Exemplar records encode exemplars as a list of triples (series_id, timestamp, value) plus the length of the labels list, and all the labels. The first row stores the starting id and the starting timestamp. Series reference and timestamp are encoded as deltas w.r.t the first exemplar. The first exemplar record begins at the second row.

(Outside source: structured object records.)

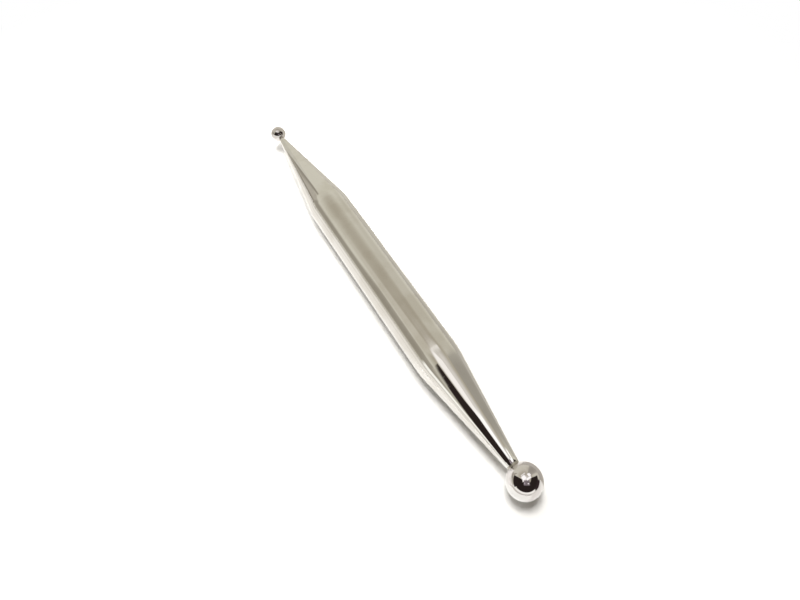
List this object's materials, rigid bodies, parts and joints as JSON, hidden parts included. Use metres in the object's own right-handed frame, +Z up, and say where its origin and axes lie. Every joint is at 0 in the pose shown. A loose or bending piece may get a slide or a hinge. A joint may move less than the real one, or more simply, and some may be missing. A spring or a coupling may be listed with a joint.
{
  "type": "embossing stylus",
  "caption": "Double-ended embossing stylus: polished steel handle with a straight barrel and tapered ends, a large ball on one and a small ball on the other.",
  "frame": {"origin": "on the surface that the stylus lies on, under its turning axis, halfway between its two ends", "axes": "+X along the turning axis towards the large ball, +Z up from the surface that the barrel lies on, +Y completes a right-handed frame"},
  "size_m": [0.1146, 0.01, 0.01],
  "materials": {
    "handle_steel": "polished",
    "ball_steel": "polished",
    "stud_steel": "satin",
    "silver_solder": "satin"
  },
  "bodies": {
    "root": {"handle": "handle_steel", "large_ball": "ball_steel", "large_ball_stud": "stud_steel", "large_solder_ring": "silver_solder", "small_ball": "ball_steel", "small_ball_stud": "stud_steel", "small_solder_ring": "silver_solder"}
  },
  "joints": []
}
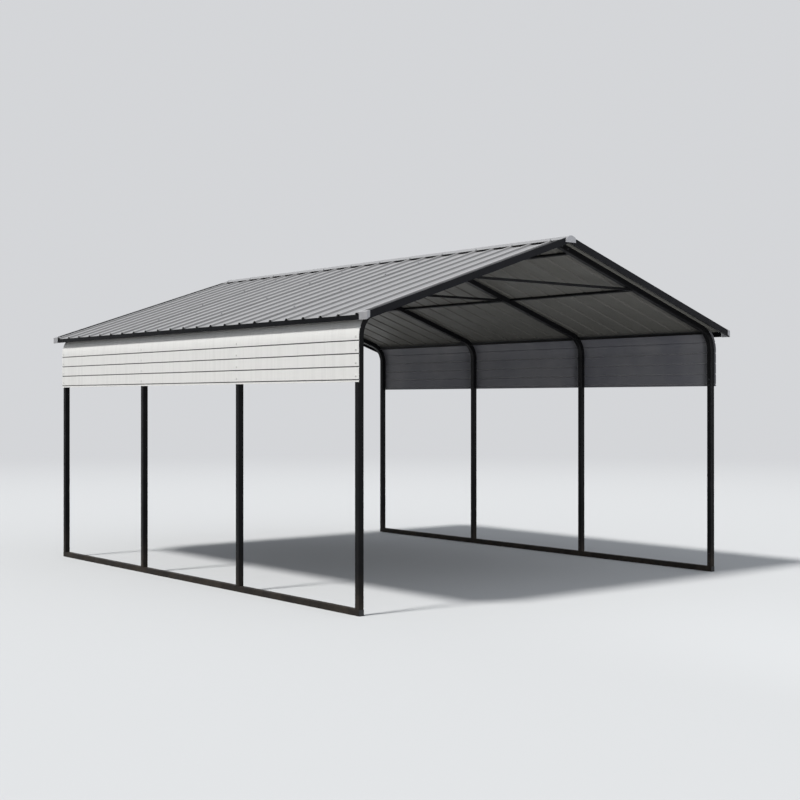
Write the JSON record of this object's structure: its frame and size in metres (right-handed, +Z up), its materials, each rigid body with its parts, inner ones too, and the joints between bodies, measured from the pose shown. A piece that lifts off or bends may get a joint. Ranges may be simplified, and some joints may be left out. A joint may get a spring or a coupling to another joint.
{
  "type": "carport",
  "caption": "Open steel carport with bent-tube arches on base rails, a ribbed gable roof and ribbed upper side panels.",
  "frame": {"origin": "on the ground, at the middle of the width and of the length", "axes": "+Z up, +X across the width to the right seen from the front, +Y along the ridge to the back"},
  "size_m": [3.9602, 4.916, 2.7485],
  "materials": {
    "frame_paint": "satin black powder coat on steel tube",
    "bare_steel": "galvanised steel inside the joints",
    "roof_sheet": "mid grey coil-coated ribbed steel sheet, pale grey underneath",
    "trim_paint": "satin black folded steel trim",
    "panel_sheet": "off-white coil-coated steel sheet with pressed grooves",
    "grey_plastic": "grey moulded plastic caps"
  },
  "bodies": {
    "root": {"base_rail_left": "frame_paint", "base_rail_right": "frame_paint", "bent_rafter_left_1": "frame_paint", "bent_rafter_left_2": "frame_paint", "bent_rafter_left_3": "frame_paint", "bent_rafter_left_4": "frame_paint", "bent_rafter_right_1": "frame_paint", "bent_rafter_right_2": "frame_paint", "bent_rafter_right_3": "frame_paint", "bent_rafter_right_4": "frame_paint", "collar_ties": "frame_paint", "corner_caps": "grey_plastic", "eave_purlin_left": "frame_paint", "eave_purlin_right": "frame_paint", "eave_trim_left": "trim_paint", "eave_trim_right": "trim_paint", "foot_spigots": "bare_steel", "gable_trim_front_left": "trim_paint", "gable_trim_front_right": "trim_paint", "gable_trim_rear_left": "trim_paint", "gable_trim_rear_right": "trim_paint", "peak_splices": "bare_steel", "post_left_1": "frame_paint", "post_left_2": "frame_paint", "post_left_3": "frame_paint", "post_left_4": "frame_paint", "post_right_1": "frame_paint", "post_right_2": "frame_paint", "post_right_3": "frame_paint", "post_right_4": "frame_paint", "ridge_cap": "roof_sheet", "ridge_end_caps": "grey_plastic", "ridge_purlins": "frame_paint", "roof_sheet_left_1": "roof_sheet", "roof_sheet_left_2": "roof_sheet", "roof_sheet_left_3": "roof_sheet", "roof_sheet_left_4": "roof_sheet", "roof_sheet_right_1": "roof_sheet", "roof_sheet_right_2": "roof_sheet", "roof_sheet_right_3": "roof_sheet", "roof_sheet_right_4": "roof_sheet", "side_panel_left": "panel_sheet", "side_panel_right": "panel_sheet", "slope_purlin_left": "frame_paint", "slope_purlin_right": "frame_paint"}
  },
  "joints": []
}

See: https://github.com/OpenObservability/OpenMetrics/blob/main/specification/OpenMetrics.md#exemplars

┌──────────────────────────────────────────────────────────────────┐
│ type = 5 <1b>                                                    │
├──────────────────────────────────────────────────────────────────┤
│ ┌────────────────────┬───────────────────────────┐               │
│ │ id <8b>            │ timestamp <8b>            │               │
│ └────────────────────┴───────────────────────────┘               │
│ ┌────────────────────┬───────────────────────────┬─────────────┐ │
│ │ id_delta <uvarint> │ timestamp_delta <uvarint> │ value <8b>  │ │
│ ├────────────────────┴───────────────────────────┴─────────────┤ │
│ │  n = len(labels) <uvarint>                                   │ │
│ ├──────────────────────┬───────────────────────────────────────┤ │
│ │ len(str_1) <uvarint> │ str_1 <bytes>                         │ │
│ ├──────────────────────┴───────────────────────────────────────┤ │
│ │  ...                                                         │ │
│ ├───────────────────────┬──────────────────────────────────────┤ │
│ │ len(str_2n) <uvarint> │ str_2n <bytes> │                     │ │
│ └───────────────────────┴────────────────┴─────────────────────┘ │
│                              . . .                               │
└──────────────────────────────────────────────────────────────────┘